The tools and data that make forecasting smarter: The most effective waste-reduction strategies combine predictive analytics with operational insight. Leading meeting professionals are now leveraging several key data sources:
- Predictive analytics and waste tracking: Food waste measurement platforms, such as Winnow and Spoiler Alert, measure food waste by type, volume and service style, converting kitchen data into actionable insights that inform future forecasting and menu design.
- Attendee behavior and registration data: RSVP accuracy, dietary preferences, no-show rates and historical consumption patterns provide a far more realistic picture of actual demand than headcount alone. When integrated early, this data enables planners to forecast more precisely and influence portion control.
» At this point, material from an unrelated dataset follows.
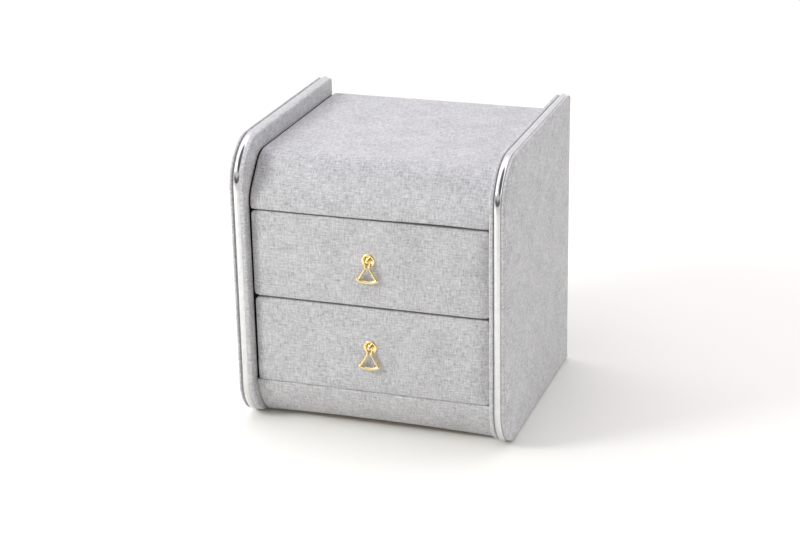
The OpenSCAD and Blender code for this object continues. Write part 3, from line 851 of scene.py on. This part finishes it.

- Supplier and venue performance data: Operational platforms, including waste and diversion tracking systems, provide real-time visibility into food usage, waste diversion rates and inefficiencies. This transparency allows planners, venues and caterers to identify problem areas and adjust processes collaboratively.
- Contextual and external variables: External factors such as seasonality, weather conditions, event timing and competing local or global events significantly influence attendance and consumption. Incorporating these variables into forecasting models improves accuracy and reduces risk.
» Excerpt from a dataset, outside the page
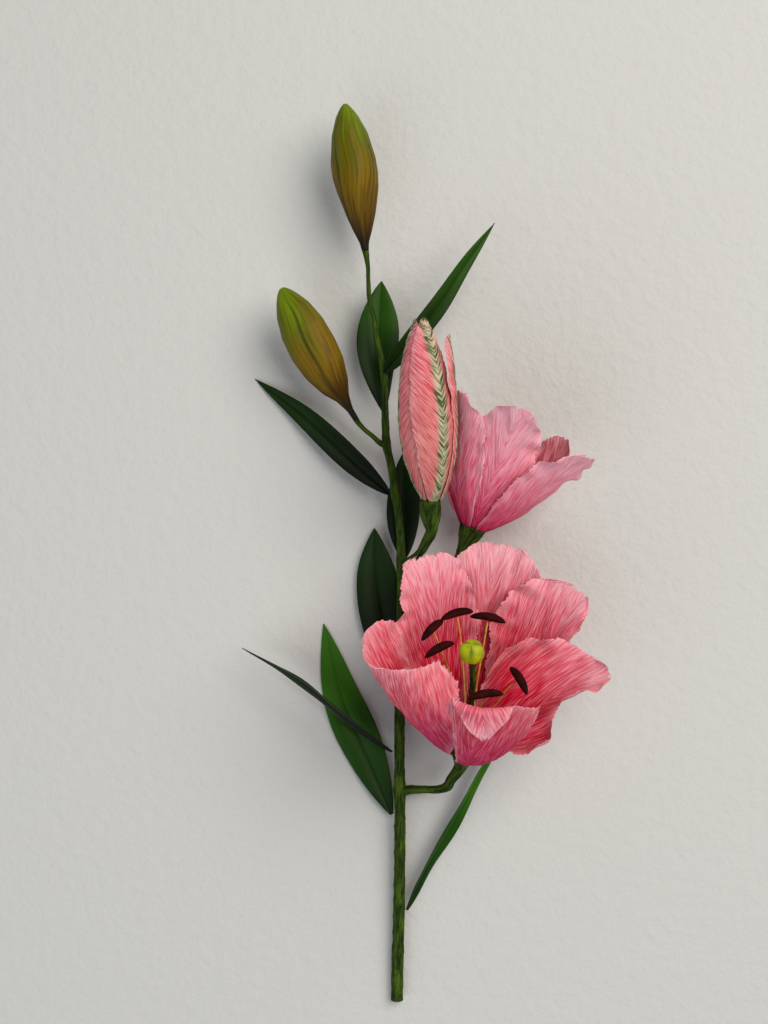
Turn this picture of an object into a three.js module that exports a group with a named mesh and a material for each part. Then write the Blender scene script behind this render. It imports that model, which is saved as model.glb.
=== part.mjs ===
// Paper lily spray: one wrapped wire stem with eight leaves, two closed buds, one half-open bud and two open
// blooms, lying on its back on a table. Millimetres. The origin is the centre of the stem's cut end, +Y runs up the
// stem towards the buds, +X is to the right and +Z points up from the table.

import * as THREE from 'three';
import { mergeVertices } from 'three/addons/utils/BufferGeometryUtils.js';

// ---- driving dimensions ----

const PAPER = 0.6; // glued double layer of crepe paper
const LEAF_PAPER = 0.5; // waxed leaf paper
const GAP = 0.3; // clearance between glued pieces

const WIRE_RADIUS = 1.2; // stem wire
const WIRE_LENGTH = 262; // the wire stops where the stem thins towards the buds
const WRAP_BORE = WIRE_RADIUS + GAP;

const ANTHER = { length: 19, width: 4.6, depth: 3.6, arch: 2.6 };
const FILAMENT_RADIUS = 0.55;
const STIGMA_RADIUS = 6.2;

const PETAL_LIFT = 0.6; // petals start this far above their receptacle
const FOOT_RADII = [3.3, 5, 6.7]; // petals are glued on in three layers, from the inside out
const MIDDLE_FOOT = 5.4; // a little further out in the middle layer, under the petal beside it

// ---- materials ----

function paper(color, roughness) {
  return new THREE.MeshStandardMaterial({ color, roughness, metalness: 0 });
}

const finishes = {
  stem: () => paper('#4d7a2b', 0.7),
  wire: () => new THREE.MeshStandardMaterial({ color: '#9a9c9e', roughness: 0.35, metalness: 1 }),
  leaf: () => paper('#1f5a1c', 0.55),
  petal: () => paper('#e8879a', 0.85),
  closedBud: () => paper('#8a8414', 0.6),
  anther: () => paper('#4a0f0c', 0.8),
  filament: () => paper('#d6a24a', 0.7),
  style: () => paper('#2f5a22', 0.7),
  stigma: () => paper('#a9cc1f', 0.6),
};

// ---- small maths ----

const vec = (x, y, z) => new THREE.Vector3(x, y, z);
const rad = THREE.MathUtils.degToRad;

// Value at s of a list of [s, value] stations, with straight lines between them.
function between(stations, s) {
  const last = stations.length - 1;
  let i = 0;
  while (i < last - 1 && s > stations[i + 1][0]) i += 1;
  const [s0, v0] = stations[i];
  const [s1, v1] = stations[i + 1];
  const t = THREE.MathUtils.clamp((s - s0) / (s1 - s0), 0, 1);
  return v0 + (v1 - v0) * t;
}

// ---- solids ----

function solid(points, faces) {
  const geometry = new THREE.BufferGeometry().setFromPoints(points);
  geometry.setIndex(faces);
  const merged = mergeVertices(geometry, 1e-4);
  merged.computeVertexNormals();
  return merged;
}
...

The impact of smarter forecasting: When data replaces assumptions, event teams can…
- Reduce food waste, lowering landfill impact and emissions.
- Cut catering and disposal costs through reduced overproduction.
- Strengthen triple-bottom-line (planet... people... prosperity) reporting with measurable, defensible outcomes.
- Improve the attendee experience, delivering appropriate portions without shortages or excess.
The bottom line: Food waste at events is not an inevitability. By combining predictive analytics, attendee insights and real-time waste tracking, planners can make informed decisions that strike a balance between abundance and responsibility. The future of global business events is no longer defined by scale or spectacle alone, but by smarter, data-driven choices that benefit people and the planet.